● **STATED TASK**
Below are some records; quote exactly the lines from the one that contains "round the axis." through the one that contains "obj.parent = None", inclusive, and no others.

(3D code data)
-- START --

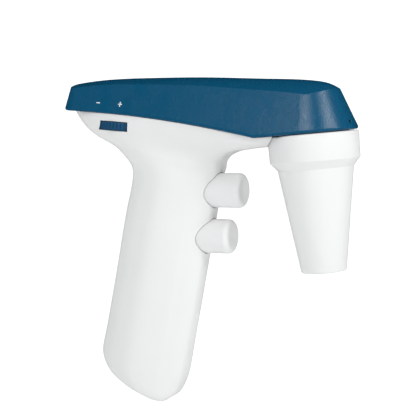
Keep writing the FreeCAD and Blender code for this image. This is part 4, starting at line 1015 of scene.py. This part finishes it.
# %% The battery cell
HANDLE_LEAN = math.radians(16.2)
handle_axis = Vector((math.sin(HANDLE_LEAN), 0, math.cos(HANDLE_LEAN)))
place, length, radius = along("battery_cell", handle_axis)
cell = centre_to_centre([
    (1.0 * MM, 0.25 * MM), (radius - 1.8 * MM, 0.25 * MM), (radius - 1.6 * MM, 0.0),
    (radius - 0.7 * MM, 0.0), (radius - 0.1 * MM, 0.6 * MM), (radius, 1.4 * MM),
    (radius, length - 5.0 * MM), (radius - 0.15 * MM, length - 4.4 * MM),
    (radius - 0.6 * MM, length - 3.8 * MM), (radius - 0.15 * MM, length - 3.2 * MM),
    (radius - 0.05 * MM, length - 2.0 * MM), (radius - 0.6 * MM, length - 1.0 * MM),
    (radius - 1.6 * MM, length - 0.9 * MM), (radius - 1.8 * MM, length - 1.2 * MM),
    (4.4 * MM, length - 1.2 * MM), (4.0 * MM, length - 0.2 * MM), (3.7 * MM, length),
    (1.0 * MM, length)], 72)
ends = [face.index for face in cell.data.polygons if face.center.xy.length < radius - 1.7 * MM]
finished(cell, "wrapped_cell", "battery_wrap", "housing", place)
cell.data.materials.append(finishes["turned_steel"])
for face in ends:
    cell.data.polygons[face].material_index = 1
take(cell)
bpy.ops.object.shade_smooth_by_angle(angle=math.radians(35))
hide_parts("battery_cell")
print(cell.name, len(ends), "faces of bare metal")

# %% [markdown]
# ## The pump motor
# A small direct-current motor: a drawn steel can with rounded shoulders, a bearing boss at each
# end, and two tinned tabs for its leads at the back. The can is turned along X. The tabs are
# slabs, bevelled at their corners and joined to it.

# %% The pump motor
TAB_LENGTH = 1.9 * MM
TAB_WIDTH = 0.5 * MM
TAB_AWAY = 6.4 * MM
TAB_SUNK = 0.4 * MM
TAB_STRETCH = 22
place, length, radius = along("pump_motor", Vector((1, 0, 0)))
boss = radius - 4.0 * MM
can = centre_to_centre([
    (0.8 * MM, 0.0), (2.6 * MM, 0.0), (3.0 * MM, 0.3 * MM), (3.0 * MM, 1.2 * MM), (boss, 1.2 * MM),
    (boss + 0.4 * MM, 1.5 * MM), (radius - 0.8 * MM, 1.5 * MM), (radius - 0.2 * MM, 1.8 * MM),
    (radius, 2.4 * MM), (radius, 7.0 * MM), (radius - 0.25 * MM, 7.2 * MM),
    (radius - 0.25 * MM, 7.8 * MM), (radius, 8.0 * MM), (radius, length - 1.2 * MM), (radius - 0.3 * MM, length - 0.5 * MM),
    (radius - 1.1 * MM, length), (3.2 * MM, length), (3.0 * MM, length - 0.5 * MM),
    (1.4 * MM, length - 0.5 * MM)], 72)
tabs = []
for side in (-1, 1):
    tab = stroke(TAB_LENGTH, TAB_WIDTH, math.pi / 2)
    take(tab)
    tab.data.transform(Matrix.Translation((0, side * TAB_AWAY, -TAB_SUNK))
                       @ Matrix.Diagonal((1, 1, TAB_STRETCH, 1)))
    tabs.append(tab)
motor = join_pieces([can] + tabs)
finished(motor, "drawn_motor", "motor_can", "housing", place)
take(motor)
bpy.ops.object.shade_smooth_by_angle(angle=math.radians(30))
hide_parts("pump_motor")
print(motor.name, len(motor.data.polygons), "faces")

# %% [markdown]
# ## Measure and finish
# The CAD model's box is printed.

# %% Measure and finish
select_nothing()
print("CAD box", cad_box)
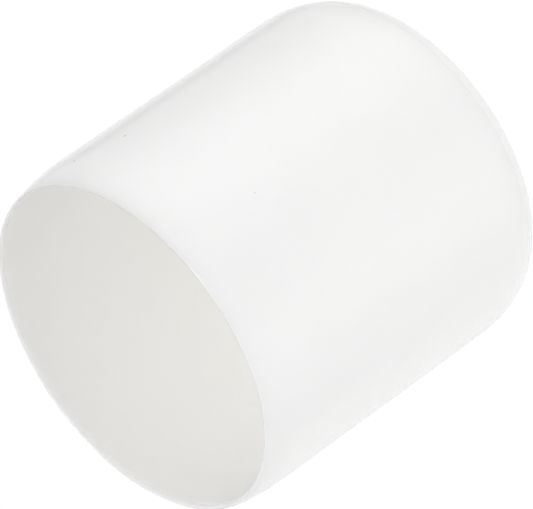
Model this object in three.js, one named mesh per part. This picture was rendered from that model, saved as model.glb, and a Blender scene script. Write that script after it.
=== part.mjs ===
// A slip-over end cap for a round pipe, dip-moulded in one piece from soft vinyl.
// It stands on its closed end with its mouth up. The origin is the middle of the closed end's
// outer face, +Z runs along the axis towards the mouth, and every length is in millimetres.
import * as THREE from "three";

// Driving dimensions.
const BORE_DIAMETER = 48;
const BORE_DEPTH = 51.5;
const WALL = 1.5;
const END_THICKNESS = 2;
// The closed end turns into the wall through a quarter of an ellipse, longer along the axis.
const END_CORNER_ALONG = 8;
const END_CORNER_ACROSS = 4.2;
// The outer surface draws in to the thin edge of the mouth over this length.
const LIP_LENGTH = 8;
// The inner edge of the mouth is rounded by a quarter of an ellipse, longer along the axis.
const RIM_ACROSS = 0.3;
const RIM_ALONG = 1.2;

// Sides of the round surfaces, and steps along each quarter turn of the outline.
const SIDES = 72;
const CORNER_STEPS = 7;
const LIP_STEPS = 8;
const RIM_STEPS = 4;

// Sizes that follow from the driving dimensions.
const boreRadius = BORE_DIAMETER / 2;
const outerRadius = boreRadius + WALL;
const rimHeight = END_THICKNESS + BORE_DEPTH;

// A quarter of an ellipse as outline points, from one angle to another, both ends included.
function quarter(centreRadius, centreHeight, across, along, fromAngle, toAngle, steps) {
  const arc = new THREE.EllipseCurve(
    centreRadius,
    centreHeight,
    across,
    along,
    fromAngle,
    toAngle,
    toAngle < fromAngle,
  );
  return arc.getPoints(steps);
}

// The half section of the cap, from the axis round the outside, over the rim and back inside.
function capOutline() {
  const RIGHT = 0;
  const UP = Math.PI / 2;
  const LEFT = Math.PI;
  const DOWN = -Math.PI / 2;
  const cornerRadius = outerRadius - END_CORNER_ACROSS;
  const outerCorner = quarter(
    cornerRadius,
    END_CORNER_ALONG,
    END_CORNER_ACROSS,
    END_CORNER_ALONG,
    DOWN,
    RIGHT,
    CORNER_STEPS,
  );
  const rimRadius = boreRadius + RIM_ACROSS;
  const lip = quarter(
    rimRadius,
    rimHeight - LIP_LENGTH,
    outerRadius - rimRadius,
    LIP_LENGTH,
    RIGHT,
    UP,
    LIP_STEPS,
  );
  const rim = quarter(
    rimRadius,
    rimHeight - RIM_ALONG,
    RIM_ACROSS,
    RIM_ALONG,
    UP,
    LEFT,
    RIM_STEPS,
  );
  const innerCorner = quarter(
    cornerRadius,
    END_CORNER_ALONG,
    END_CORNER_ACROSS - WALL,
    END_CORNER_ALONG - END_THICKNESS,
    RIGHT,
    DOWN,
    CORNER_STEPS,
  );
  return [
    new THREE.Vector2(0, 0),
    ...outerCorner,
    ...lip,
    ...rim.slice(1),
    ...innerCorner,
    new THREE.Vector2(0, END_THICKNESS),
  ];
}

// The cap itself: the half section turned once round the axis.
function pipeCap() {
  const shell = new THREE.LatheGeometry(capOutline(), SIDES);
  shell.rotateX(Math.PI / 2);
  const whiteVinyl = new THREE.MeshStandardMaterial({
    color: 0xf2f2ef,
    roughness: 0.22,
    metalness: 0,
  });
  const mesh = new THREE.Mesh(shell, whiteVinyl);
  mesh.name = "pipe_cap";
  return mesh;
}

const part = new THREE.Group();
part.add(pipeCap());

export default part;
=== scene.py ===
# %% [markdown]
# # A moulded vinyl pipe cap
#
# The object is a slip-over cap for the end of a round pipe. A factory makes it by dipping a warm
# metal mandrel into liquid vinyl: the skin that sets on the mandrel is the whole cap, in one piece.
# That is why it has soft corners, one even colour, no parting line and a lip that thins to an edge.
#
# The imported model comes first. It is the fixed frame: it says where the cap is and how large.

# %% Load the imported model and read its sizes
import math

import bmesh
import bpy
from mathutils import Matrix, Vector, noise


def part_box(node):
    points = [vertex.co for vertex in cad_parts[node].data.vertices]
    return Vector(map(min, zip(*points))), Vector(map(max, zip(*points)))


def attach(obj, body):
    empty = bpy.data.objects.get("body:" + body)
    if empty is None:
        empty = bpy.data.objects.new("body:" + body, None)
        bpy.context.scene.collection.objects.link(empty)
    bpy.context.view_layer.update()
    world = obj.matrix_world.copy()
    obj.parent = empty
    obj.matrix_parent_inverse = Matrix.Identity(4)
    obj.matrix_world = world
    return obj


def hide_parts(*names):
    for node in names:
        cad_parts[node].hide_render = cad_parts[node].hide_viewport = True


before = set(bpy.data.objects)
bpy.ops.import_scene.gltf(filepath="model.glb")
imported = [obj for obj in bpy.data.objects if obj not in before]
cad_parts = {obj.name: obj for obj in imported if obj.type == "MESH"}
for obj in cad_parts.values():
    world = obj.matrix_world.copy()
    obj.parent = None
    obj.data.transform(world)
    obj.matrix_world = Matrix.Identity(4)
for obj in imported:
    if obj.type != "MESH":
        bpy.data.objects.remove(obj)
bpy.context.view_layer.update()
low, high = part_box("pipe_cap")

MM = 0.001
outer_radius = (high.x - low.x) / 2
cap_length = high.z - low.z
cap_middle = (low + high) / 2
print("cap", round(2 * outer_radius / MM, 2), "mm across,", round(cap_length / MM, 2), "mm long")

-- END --

● **OUTPUT BELOW**
// The cap itself: the half section turned once round the axis.
function pipeCap() {
  const shell = new THREE.LatheGeometry(capOutline(), SIDES);
  shell.rotateX(Math.PI / 2);
  const whiteVinyl = new THREE.MeshStandardMaterial({
    color: 0xf2f2ef,
    roughness: 0.22,
    metalness: 0,
  });
  const mesh = new THREE.Mesh(shell, whiteVinyl);
  mesh.name = "pipe_cap";
  return mesh;
}

const part = new THREE.Group();
part.add(pipeCap());

export default part;
=== scene.py ===
# %% [markdown]
# # A moulded vinyl pipe cap
#
# The object is a slip-over cap for the end of a round pipe. A factory makes it by dipping a warm
# metal mandrel into liquid vinyl: the skin that sets on the mandrel is the whole cap, in one piece.
# That is why it has soft corners, one even colour, no parting line and a lip that thins to an edge.
#
# The imported model comes first. It is the fixed frame: it says where the cap is and how large.

# %% Load the imported model and read its sizes
import math

import bmesh
import bpy
from mathutils import Matrix, Vector, noise


def part_box(node):
    points = [vertex.co for vertex in cad_parts[node].data.vertices]
    return Vector(map(min, zip(*points))), Vector(map(max, zip(*points)))


def attach(obj, body):
    empty = bpy.data.objects.get("body:" + body)
    if empty is None:
        empty = bpy.data.objects.new("body:" + body, None)
        bpy.context.scene.collection.objects.link(empty)
    bpy.context.view_layer.update()
    world = obj.matrix_world.copy()
    obj.parent = empty
    obj.matrix_parent_inverse = Matrix.Identity(4)
    obj.matrix_world = world
    return obj


def hide_parts(*names):
    for node in names:
        cad_parts[node].hide_render = cad_parts[node].hide_viewport = True


before = set(bpy.data.objects)
bpy.ops.import_scene.gltf(filepath="model.glb")
imported = [obj for obj in bpy.data.objects if obj not in before]
cad_parts = {obj.name: obj for obj in imported if obj.type == "MESH"}
for obj in cad_parts.values():
    world = obj.matrix_world.copy()
    obj.parent = None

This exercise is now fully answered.